New defamation law
Despite protests from the opposition, the media and the legal profession, the ruling party has pushed through the National Assembly a defamation law that serves to curb freedom of the press.
The aim behind the amendments to the Defamation Ordinance of October 2002 seems to be to unduly restrict the scope of the watchdog functions of the press in relation to the acts, omissions and irregularities by officials and institutions in dealing with matters of public interest.
The party that stands to benefit the most from the bill is the bureaucracy, for it can invoke the law at will to subdue the press. The implications of the bill are indeed press-specific.
The words ‘defamation’ and ‘actionable defamation’ have not been clearly defined, and the bill seems to be tilted unduly in favour of shielding an erring official or institution.

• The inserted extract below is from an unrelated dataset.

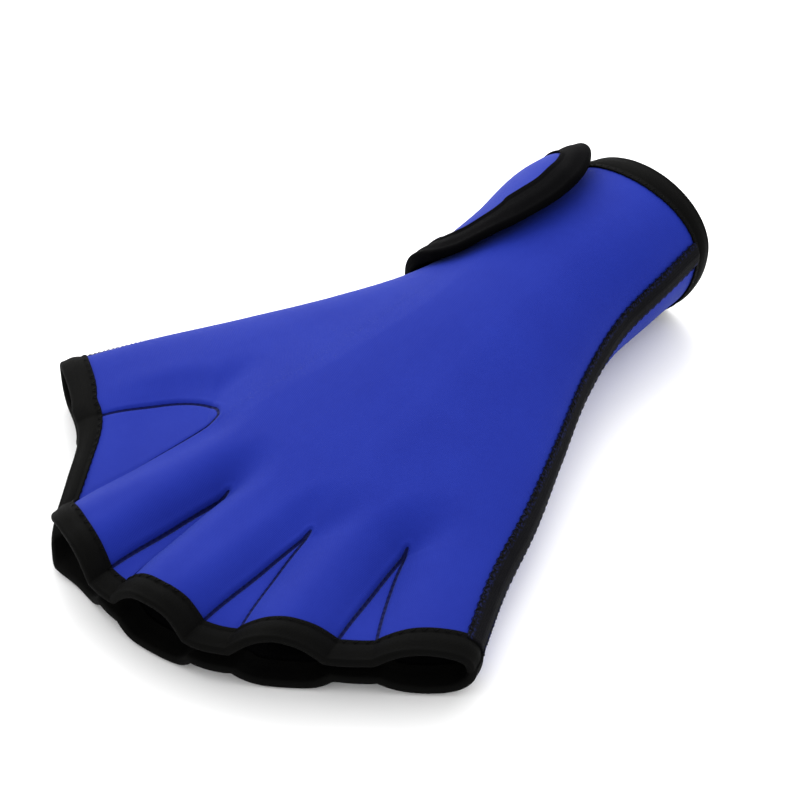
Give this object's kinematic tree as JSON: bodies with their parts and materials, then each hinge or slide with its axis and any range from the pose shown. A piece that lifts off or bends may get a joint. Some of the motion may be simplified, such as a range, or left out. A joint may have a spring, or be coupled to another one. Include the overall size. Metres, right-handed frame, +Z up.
{
  "type": "webbed swim glove",
  "caption": "Webbed swim glove of blue neoprene with black bindings: open finger ends joined by webs, a bound cuff and a wrist closure flap.",
  "frame": {"origin": "middle of the glove's footprint, on the table it lies on", "axes": "+Z up from the palm to the back of the hand, fingers toward -Y, cuff toward +Y, thumb toward -X"},
  "size_m": [0.1968, 0.245, 0.0609],
  "materials": {
    "back_panel": "smooth matt nylon face on foamed neoprene, royal blue",
    "palm_panel": "smooth matt nylon face on foamed neoprene, royal blue",
    "front_binding_back": "matt black stretch binding, folded over the panel's front edge",
    "front_binding_palm": "matt black stretch binding, folded over the panel's front edge",
    "side_tape_little_finger": "black woven tape over the side seam",
    "side_tape_thumb": "black woven tape over the side seam",
    "cuff_binding": "matt black stretch binding",
    "slit_binding": "matt black stretch binding",
    "closure_flap": "smooth matt nylon face on foamed neoprene, royal blue",
    "flap_binding": "matt black stretch binding, padded where it folds over the flap's edge",
    "closure_pad": "black fuzzy fastener, hidden under the flap"
  },
  "bodies": {
    "root": {"back_panel": "back_panel", "palm_panel": "palm_panel", "front_binding_back": "front_binding_back", "front_binding_palm": "front_binding_palm", "side_tape_little_finger": "side_tape_little_finger", "side_tape_thumb": "side_tape_thumb", "cuff_binding": "cuff_binding", "slit_binding": "slit_binding", "closure_flap": "closure_flap", "flap_binding": "flap_binding", "closure_pad": "closure_pad"}
  },
  "joints": []
}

What is missing in the present case is a balance between the requirements of a free press and a citizen’s right to protect himself against libel and defamation. That newspapers will suffer the most from the law is indicated by the absence of the word ‘author’ in the bill, for it is the ‘publication’ which in the ultimate analysis will bear the brunt of the amended law.
Certain ugly features of the Defamation (Amendment) Bill deserve to be noted. The penalty for defamatory utterances and publication of these has been increased from Rs50,000 to Rs300,000, and publication of an apology or retraction does not diminish the aggrieved party’s right to demand compensation.

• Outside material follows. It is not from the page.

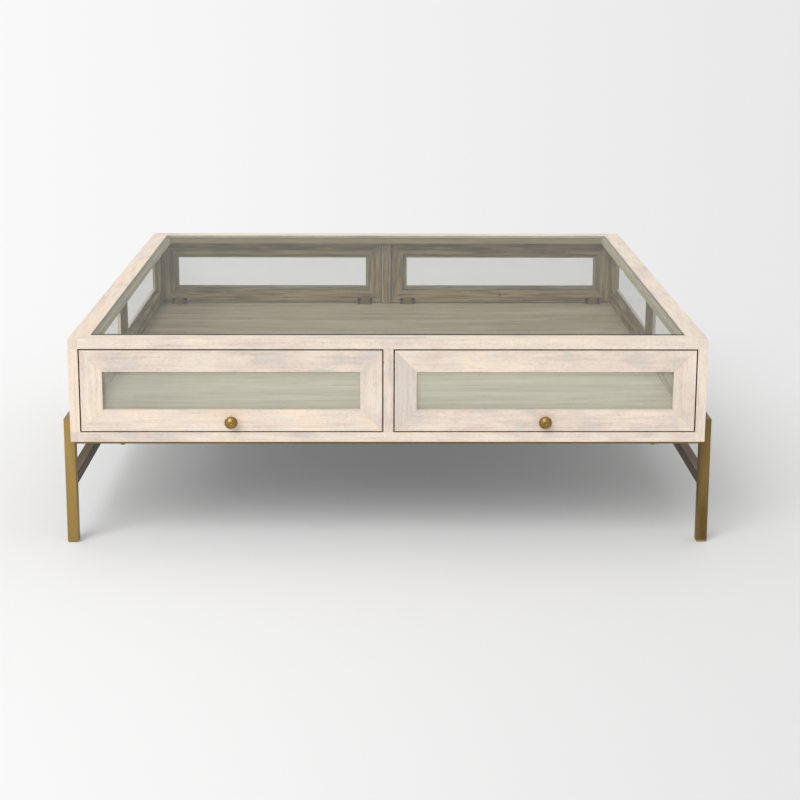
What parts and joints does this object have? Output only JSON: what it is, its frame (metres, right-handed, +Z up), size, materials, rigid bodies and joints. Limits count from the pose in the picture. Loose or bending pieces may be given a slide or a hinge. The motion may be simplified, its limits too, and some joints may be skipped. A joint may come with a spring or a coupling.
{
  "type": "coffee table",
  "caption": "Square wooden display coffee table with a glass top, fixed glass sides, lift-up glazed doors with round knobs, and a base of square brass-coloured tube.",
  "frame": {"origin": "on the floor, under the middle of the table", "axes": "+Z up, the front with a pair of doors faces -Y, the back with the other pair faces +Y, and the sides with the metal base frames face -X and +X"},
  "size_m": [1.2, 1.204, 0.401],
  "materials": {
    "washed_wood": "pale washed wood",
    "top_glass": "clear, polished edge",
    "window_glass": "clear",
    "base_brass": "aged satin",
    "knob_brass": "aged satin",
    "steel_fittings": "plain",
    "catch_plastic": "matt brown",
    "glide_plastic": "matt, the colour of the base"
  },
  "bodies": {
    "table": {"top_frame_front": "washed_wood", "top_frame_back": "washed_wood", "top_frame_left": "washed_wood", "top_frame_right": "washed_wood", "top_glass": "top_glass", "floor_board": "washed_wood", "left_side_stiles": "washed_wood", "left_side_bottom_rail": "washed_wood", "left_side_top_rail": "washed_wood", "left_side_panes": "window_glass", "right_side_stiles": "washed_wood", "right_side_bottom_rail": "washed_wood", "right_side_top_rail": "washed_wood", "right_side_panes": "window_glass", "front_centre_post": "washed_wood", "back_centre_post": "washed_wood", "magnetic_catches": "catch_plastic", "catch_screws": "steel_fittings", "door_pivot_pins": "steel_fittings", "leg_front_left": "base_brass", "leg_front_right": "base_brass", "leg_back_left": "base_brass", "leg_back_right": "base_brass", "upper_rail_left": "base_brass", "lower_rail_left": "base_brass", "upper_rail_right": "base_brass", "lower_rail_right": "base_brass", "cross_rail_front": "base_brass", "cross_rail_back": "base_brass", "foot_glides": "glide_plastic", "base_bolts": "base_brass"},
    "front_left_door": {"front_left_door_left_stile": "washed_wood", "front_left_door_right_stile": "washed_wood", "front_left_door_top_rail": "washed_wood", "front_left_door_bottom_rail": "washed_wood", "front_left_door_pane": "window_glass", "front_left_door_knob": "knob_brass", "front_left_door_fittings": "steel_fittings"},
    "front_right_door": {"front_right_door_left_stile": "washed_wood", "front_right_door_right_stile": "washed_wood", "front_right_door_top_rail": "washed_wood", "front_right_door_bottom_rail": "washed_wood", "front_right_door_pane": "window_glass", "front_right_door_knob": "knob_brass", "front_right_door_fittings": "steel_fittings"},
    "back_left_door": {"back_left_door_left_stile": "washed_wood", "back_left_door_right_stile": "washed_wood", "back_left_door_top_rail": "washed_wood", "back_left_door_bottom_rail": "washed_wood", "back_left_door_pane": "window_glass", "back_left_door_knob": "knob_brass", "back_left_door_fittings": "steel_fittings"},
    "back_right_door": {"back_right_door_left_stile": "washed_wood", "back_right_door_right_stile": "washed_wood", "back_right_door_top_rail": "washed_wood", "back_right_door_bottom_rail": "washed_wood", "back_right_door_pane": "window_glass", "back_right_door_knob": "knob_brass", "back_right_door_fittings": "steel_fittings"}
  },
  "joints": [
    {"name": "front_left_door_pivot", "type": "hinge", "parent": "table", "child": "front_left_door", "pos_m": [-0.2855, -0.571, 0.3556], "axis": [-1, 0, 0], "range_deg": [0, 120]},
    {"name": "front_right_door_pivot", "type": "hinge", "parent": "table", "child": "front_right_door", "pos_m": [0.2855, -0.571, 0.3556], "axis": [-1, 0, 0], "range_deg": [0, 120]},
    {"name": "back_left_door_pivot", "type": "hinge", "parent": "table", "child": "back_left_door", "pos_m": [-0.2855, 0.571, 0.3556], "axis": [1, 0, 0], "range_deg": [0, 120]},
    {"name": "back_right_door_pivot", "type": "hinge", "parent": "table", "child": "back_right_door", "pos_m": [0.2855, 0.571, 0.3556], "axis": [1, 0, 0], "range_deg": [0, 120]}
  ]
}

Which means that, even if an apology has been published, the plaintiff reserves the right to demand damages. Worse still, no limit has been placed on the compensatory damage that a party may demand, even after a retraction or apology has been published or aired.
The aggrieved party can also proceed against the defamer both under the civil and criminal law. Mercifully, a most draconian clause was dropped from the bill. This clause provided that “in the case of libel, the publisher, editor, reporter and the distributor shall be severally and jointly liable for action for defamation.” If included, that provision would have virtually ousted the press from the area of critical comment and reporting.
The bill accepts the truth of the matter as a legitimate ground for defence, if criticism is made in the public interest. The defendant can take the position that what was published was a fair comment in public interest and not to defame anyone or cast aspersion on any institution.
The plaintiff, however, retains wide options, for the law enables him to harass the defamer no end, and he can demand compensatory damage even after the defendant has made adequate amends for the unintended offence.
One fails to see how these provisions can serve the cause of democracy and a free press. In fact, as pointed out by the opposition, organizations representing the newspaper industry, and bar associations, the existing law, despite some flaws, was quite adequate and a new law was not needed.
The amendments have merely served to make the task of the press unduly difficult and opened newspapers to persecution both by the government and by those willing to act at the instance of the government. One hopes that when the bill goes to the Senate, it will revise it in the light of the amendments suggested by the press and bar bodies.